Chez Apollonius, le trait a moins de portée ; l’avertissement sur la vanité de l’art chez le plus habile est indiquée à peine et avec un léger sourire. Cette voix moqueuse de la corneille rappelle assez bien la parole de l’oiseau merveilleux dans les jardins d’Armide. — Mais nous ne sommes qu’au début d’une scène incomparable ; tandis que Jason s’avance, revenons encore à celle qui n’attend que lui :

« De son côté, le cœur de Médée ne se livrait pas à d’autres pensées, bien qu’elle fût à chanter avec ses compagnes, et chaque chanson nouvelle qu’elle essayait n’était pas long-temps à lui plaire ; elle en changeait tour à tour dans son inquiétude, et elle ne tenait pas un seul moment ses regards arrêtés sur le groupe de ses suivantes, mais elle les promenait de loin vers les chemins, en penchant de côté son visage. Certes, certes, son cœur se brisa souvent, lorsqu’elle croyait entendre courir tout auprès un bruit de pas ou le bruit du vent[1]. Enfin, lui-même, sans trop tarder, il apparut à son désir, bondissant à pas élevés, tel que Sirius, qui du sein de l’Océan sort si beau et si splendide à son lever, mais qui apporte aux troupeaux la calamité funeste : tel, dans la beauté de son aspect, survint aux yeux de Médée le fils d’Éson, et son apparition excita en elle une lassitude déplaisante. Le cœur lui tomba de la poitrine, ses yeux se troublèrent d’un brouillard, une chaude rougeur saisit ses joues ; elle n’avait la force de lever les genoux pour faire un pas en avant ni en arrière, mais ses pieds restaient fichés sur place.

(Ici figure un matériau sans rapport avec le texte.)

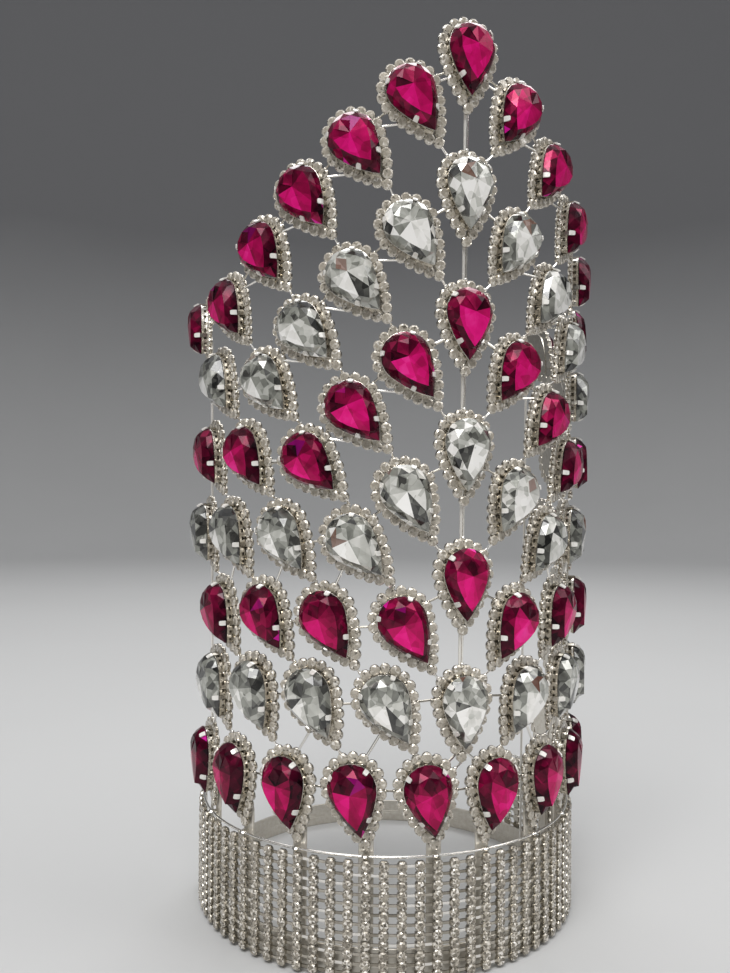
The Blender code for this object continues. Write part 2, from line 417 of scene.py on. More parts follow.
def gem():
    """A pear stone, and what each facet is.

    The edge has a girdle, a rim and a crown. The table shows the kite and the long facets of the back,
    as painted reflections.
    """
    stone = Shape()
    girdle = pear(GEM_HALF_WIDTH, GEM_LENGTH, GEM_DROP, np.arange(EDGE_POINTS) / EDGE_POINTS)
    crown = pear(*CROWN_OUTLINE, GEM_DROP + 0.2, (np.arange(RING_POINTS) + 0.5) / RING_POINTS)
    table = pear(*TABLE_OUTLINE, GEM_DROP + 0.5, np.arange(RING_POINTS) / RING_POINTS)
    layers = [
        (girdle, GIRDLE_DEPTH - 0.2), (girdle, GIRDLE_DEPTH + 0.3),
        (crown, GIRDLE_DEPTH + 2.6), (table, TABLE_DEPTH - 0.9),
    ]
    points = [(x, y, depth) for outline, depth in layers for x, y in outline]
    points.append((0.0, -1.0, TABLE_DEPTH))
    points += [(x, 2.8, TABLE_DEPTH - 0.2) for x in (-2.7, 2.7)]
    edge = EDGE_POINTS
    bend = edge + EDGE_POINTS
    top = bend + RING_POINTS
    culet = top + RING_POINTS
    left = culet + 1
    right = culet + 2
    found = []
    for i in range(EDGE_POINTS):
        j = (i + 1) % EDGE_POINTS
        found.append(("girdle", (i, j, edge + j, edge + i)))
    for k in range(RING_POINTS):
        n = (k + 1) % RING_POINTS
        here = edge + 2 * k
        after = edge + 2 * n
        found.append(("rim", (here, here + 1, bend + k)))
        found.append(("rim", (here + 1, after, bend + k)))
        found.append(("crown", (bend + k, after, bend + n, top + n)))
        found.append(("crown", (bend + k, top + n, top + k)))
    found += [
        ("kite", (culet, right, top, left)),
        ("upper_left", (left, top, top + 1)),
        ("upper_left", (culet, left, top + 1, top + 2)),
        ("side_left", (culet, top + 2, top + 3)),
        ("lower_left", (culet, top + 3, top + 4, top + 5)),
        ("lower_middle", (culet, top + 5, top + 6, top + 7)),
        ("lower_right", (culet, top + 7, top + 8, top + 9)),
        ("side_right", (culet, top + 9, top + 10)),
        ("upper_right", (culet, top + 10, top + 11, right)),
        ("upper_right", (right, top + 11, top)),
    ]
    stone.add(points, [face for role, face in found], 0.5)
    return stone, [role for role, face in found]


def facet_middles(shape):
    """How far across and how high the middle of each facet lies."""
    points = np.concatenate(shape.points)
    return np.array([points[list(face), :2].mean(axis=0) for face in shape.faces]).T


def magenta_facets(roles, heights):
    """Shades and tints of painted reflections: bright long lower facets, a dark edge, and a few violet
    painted glints.
    """
    lit = RANDOM.uniform(0.68, 0.82)
    usual = {
        "girdle": 0.12, "rim": 0.2, "crown": 0.28, "kite": RANDOM.choice((0.18, 0.32, 0.42)),
        "upper_left": 0.37, "upper_right": 0.32, "side_left": lit - 0.10, "side_right": lit - 0.24,
        "lower_left": lit, "lower_middle": lit - 0.06, "lower_right": lit - 0.17,
    }
    if RANDOM.random() < 0.5:
        usual[str(RANDOM.choice(("upper_left", "upper_right")))] = 0.14
    if RANDOM.random() < 0.3:
        usual["lower_right"] = lit + 0.04
    shades = np.array([usual[role] for role in roles]) + RANDOM.normal(0, 0.035, len(roles))
    crown = np.isin(roles, ("rim", "crown"))
    shades[crown & (heights < POINT_END)] -= 0.08
    chance = RANDOM.random(len(roles))
    shades[crown & (chance < 0.16)] += 0.18
    # Painted glints: a few rim facets made bright and violet.
    painted_glint = np.isin(roles, ("rim",)) & (chance > 0.96)
    shades[painted_glint] = 0.8
    tints = painted_glint * 0.6
    # Painted violet glints on an upper or side facet at the right.
    violet = np.isin(roles, (str(RANDOM.choice(("upper_right", "side_right"))),))
    if RANDOM.random() < 0.4:
        tints[violet & (chance < 0.7)] = RANDOM.uniform(0.12, 0.3)
    return np.clip(shades, 0.02, 1.0), tints


def crystal_facets(roles, heights):
    """Shades and tints of painted reflections: a bright arrow down to the point, grey above, fragments
    round the edge.
    """
    lit = RANDOM.uniform(0.90, 1.02)
    usual = {
        "girdle": 0.40, "rim": 0.45, "crown": 0.48, "kite": RANDOM.choice((0.40, 0.62, 0.80)),
        "upper_left": 0.60, "upper_right": 0.54, "side_left": 0.74, "side_right": 0.62,
        "lower_left": lit, "lower_middle": lit - 0.12, "lower_right": lit - 0.04,
    }
    other = str(RANDOM.choice(("lower_left", "lower_right", "lower_middle", "side_left")))
    if RANDOM.random() < 0.55:
        usual[other] = RANDOM.uniform(0.10, 0.30)
    if RANDOM.random() < 0.35:
        usual[str(RANDOM.choice(("upper_left", "upper_right")))] = RANDOM.choice((0.2, 0.85))
    shades = np.array([usual[role] for role in roles]) + RANDOM.normal(0, 0.04, len(roles))
    crown = np.isin(roles, ("rim", "crown"))
    chance = RANDOM.random(len(roles))
    shades[crown & (chance < 0.20)] = RANDOM.uniform(0.08, 0.28)
    shades[crown & (chance > 0.82)] = RANDOM.uniform(0.80, 1.0)
    # Brown painted reflections: sometimes the kite or an upper facet, and a few crown facets near the
    # top.
    warm = np.zeros(len(roles))
    if RANDOM.random() < 0.4:
        warm[np.isin(roles, (str(RANDOM.choice(("kite", "upper_left", "upper_right"))),))] = 0.75
    warm[crown & (heights > TOP_END) & (chance > 0.5) & (chance < 0.56)] = 0.6
    return np.clip(shades, 0.03, 1.0), warm


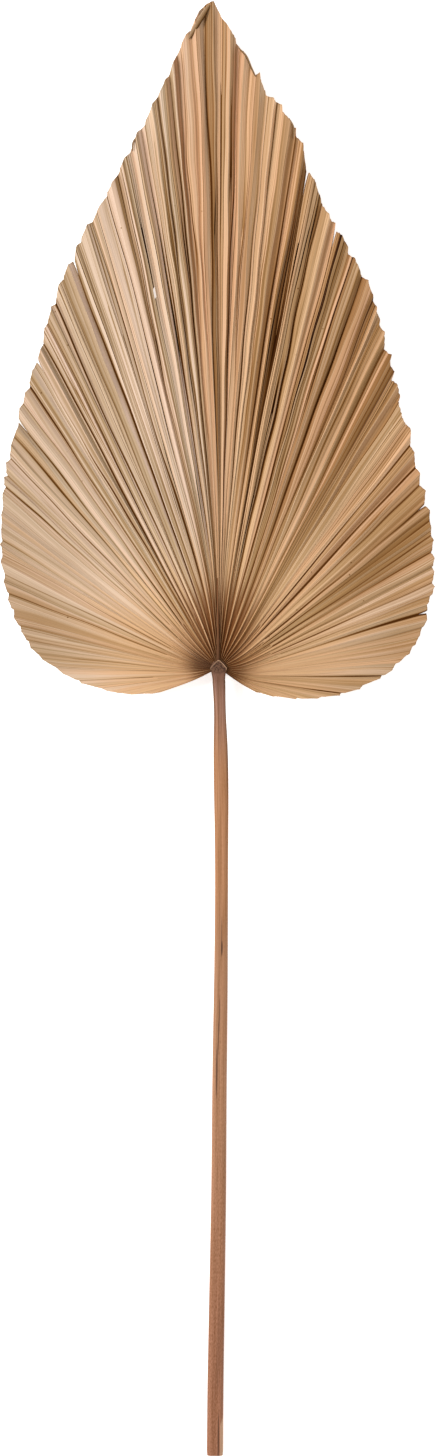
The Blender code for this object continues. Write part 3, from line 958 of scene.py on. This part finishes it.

Cependant les suivantes s’étaient toutes éloignées. Tous deux ils se tenaient l’un en face de l’autre, muets et sans voix, semblables à des chênes ou à de grands sapins qui ont pris racine au même lieu sur les montagnes, et qui demeurent tranquilles dans le silence des vents ; mais bientôt, sous le coup des vents qui renaissent, ils s’ébranlent et s’entre-répondent avec un murmure immense ; c’est ainsi que tous deux allaient bientôt parler et rendre bien assez de sons charmans sous le souffle de l’Amour. Le premier, le fils d’Éson reconnut qu’elle était tombée dans le mal sacré, et, d’une voix caressante, il lui tint ce langage… »

L’admirable comparaison des deux arbres est du genre de celles qui abondent dans les littératures anciennes, qui sont assez rares dans les littératures modernes, mais dont en particulier la poésie française

  1. Se rappeler une situation assez semblable dans une des poésies lyriques de Schiller, l’Attente.